The African Energy Chamber spoke to Impact Oil & Gas CEO, Siraj
Ahmed, about increasing oil production across the African continent, low carbon gas monetization and pending deals that should be concluded at the upcoming African Energy Week, taking place in Cape Town on 18-21 October.
Despite being blessed with abundant oil and gas resources, Africa’s production has been on the decline, representing a challenge for the continent as it moves to initiate a COVID-19 economic recovery and address energy poverty. With exploration
restricted due to reduced capital for fossil fuel projects and the transition away from hydrocarbons, the continent needs to act now if it is to reap the benefits of its oil and gas resources.
What will this production
underperformance in Nigeria, Libya, Angola, The Republic of the Congo, Equatorial Guinea and African countries mean for the continent as a whole?
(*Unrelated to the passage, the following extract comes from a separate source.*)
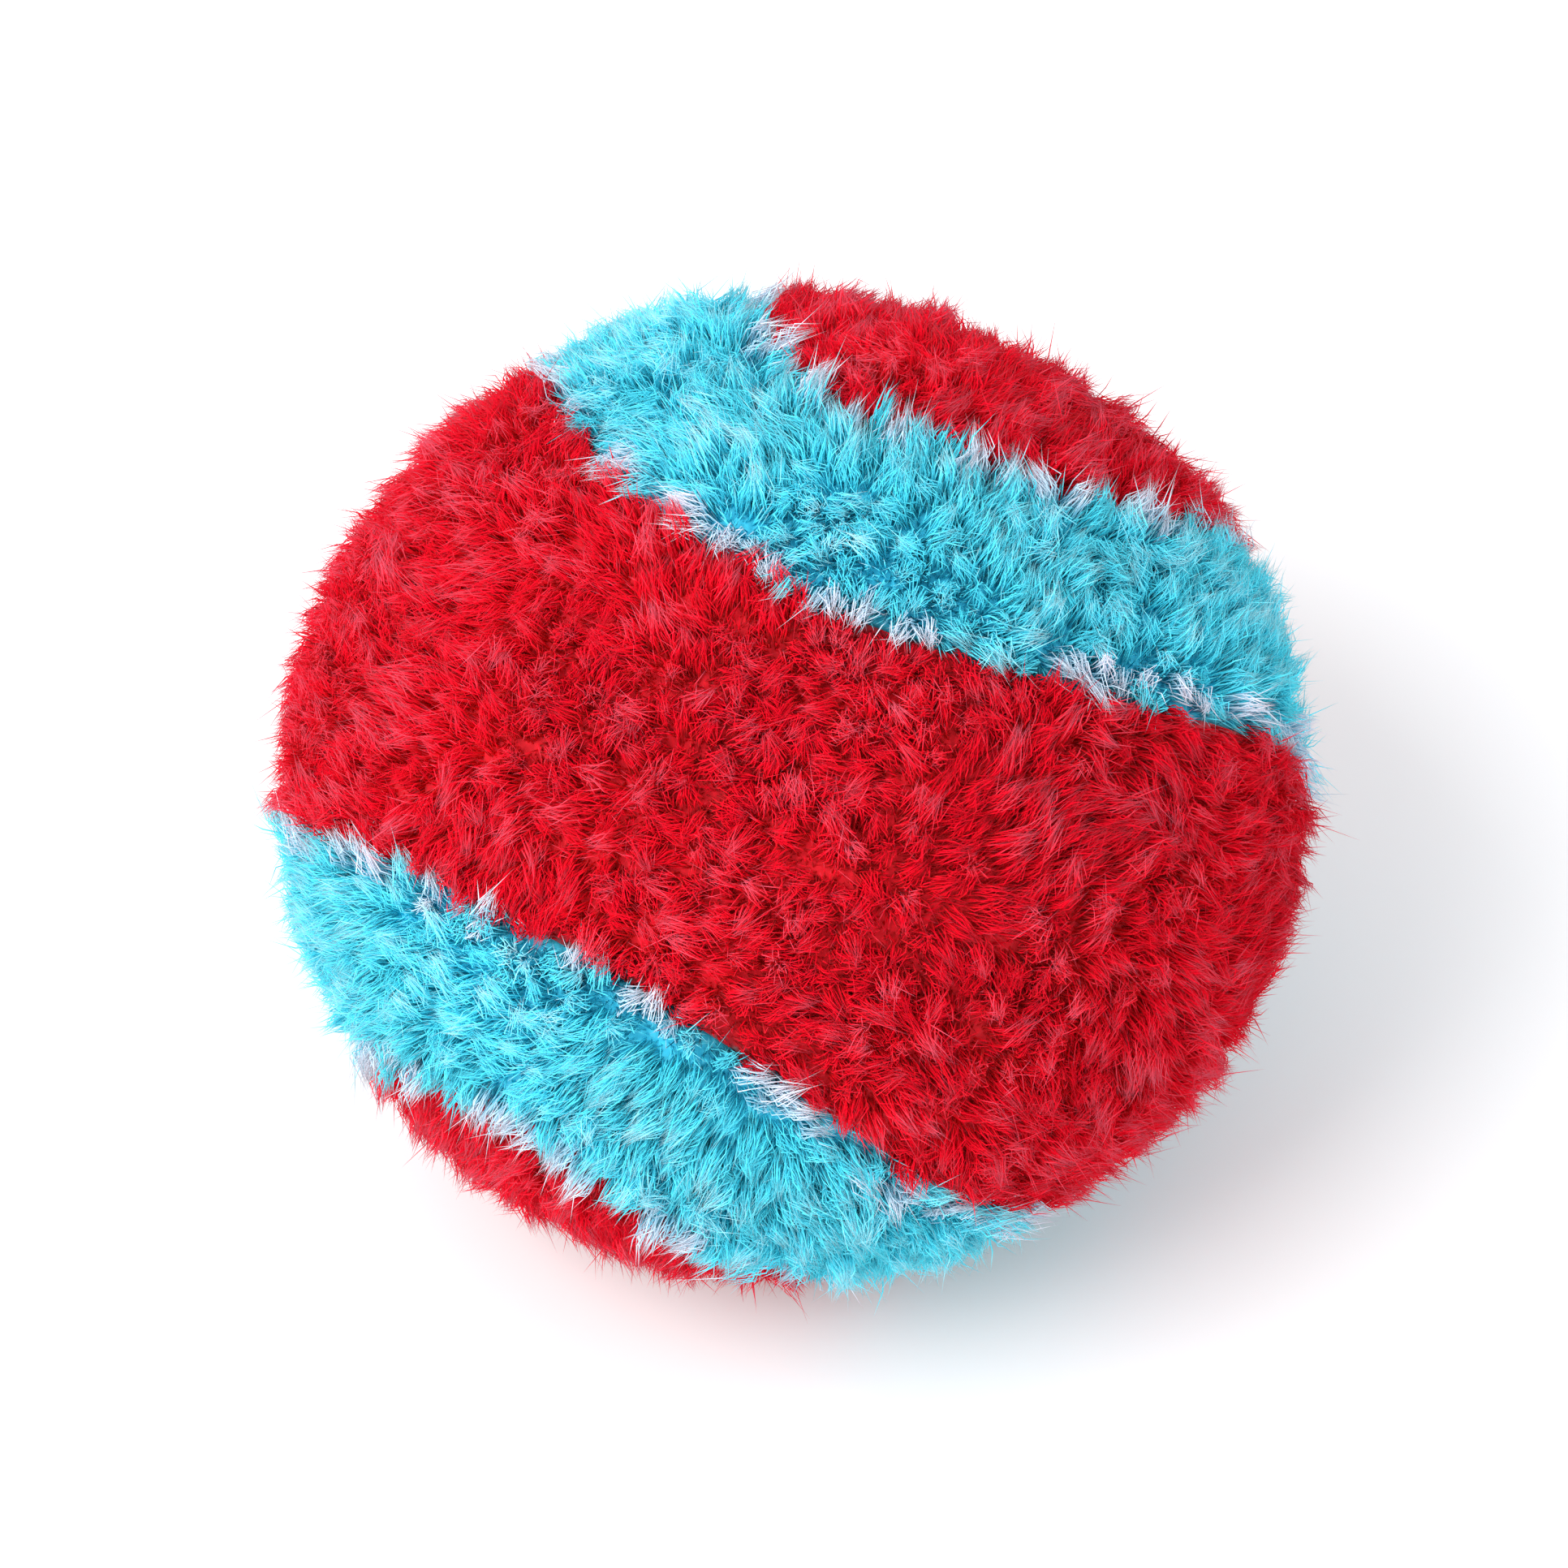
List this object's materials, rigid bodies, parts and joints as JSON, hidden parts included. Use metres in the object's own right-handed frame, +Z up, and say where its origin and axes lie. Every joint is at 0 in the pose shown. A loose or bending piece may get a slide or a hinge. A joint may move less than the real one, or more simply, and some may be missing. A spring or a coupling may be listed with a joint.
{
  "type": "juggling ball",
  "caption": "Soft juggling ball: two red dog-bone pile-fabric panels joined by a winding light blue band, stuffed with wadding round a bag of pellets",
  "frame": {"origin": "middle of the flat patch that the ball rests on, at the bottom centre of its box", "axes": "+Z up, which is also the ball's shortest direction; the front panel faces -Y and up"},
  "size_m": [0.065, 0.065, 0.056],
  "materials": {
    "red_pile_fabric": "soft cut pile, deep red with lighter tips",
    "blue_pile_fabric": "soft cut pile, light blue",
    "sewing_thread": "spun polyester thread, dark red",
    "hand_thread": "doubled polyester hand-sewing thread",
    "polyester_wadding": "loose white fibre",
    "bag_cotton": "plain weave, unbleached",
    "bag_thread": "spun cotton-wrapped thread",
    "plastic_pellets": "moulded, slightly translucent"
  },
  "bodies": {
    "root": {"cover_panel_front": "red_pile_fabric", "cover_panel_back": "red_pile_fabric", "cover_band": "blue_pile_fabric", "front_seam_thread": "sewing_thread", "back_seam_thread": "sewing_thread", "band_join_thread": "sewing_thread", "closing_ladder_thread": "hand_thread", "closing_knot": "hand_thread", "wadding": "polyester_wadding", "bag_top": "bag_cotton", "bag_bottom": "bag_cotton", "bag_seam_thread": "bag_thread", "bag_closing_thread": "bag_thread", "pellets": "plastic_pellets"}
  },
  "joints": []
}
These countries are heavily dependent on the export of oil and natural
gas, so production underperformance will inevitably have an impact on their economies, both in terms of access to cheap energy and revenues into the treasury. This in turn could have a destabilizing effect on these countries. Temporary underperformance can,
however, be managed, but persistent underperformance would be far more damaging, holding back development and the ability of these countries to invest in the energy transition.
In modern society, technology drives progress,
but technology requires power – whether a smartphone, tablet, laptop, or other gadget designed to make life easier. Nations that fail to invest in energy will be left behind and will lack the economic growth to fund development. This is an issue for
health and social care, progress in living standards and access to opportunities.
In the short term, reduction in supply means higher oil prices, which leads to higher inflation and higher inflation hits the poorest the hardest.
These countries have the means and ability to turn this around, so the underperformance need only be temporary.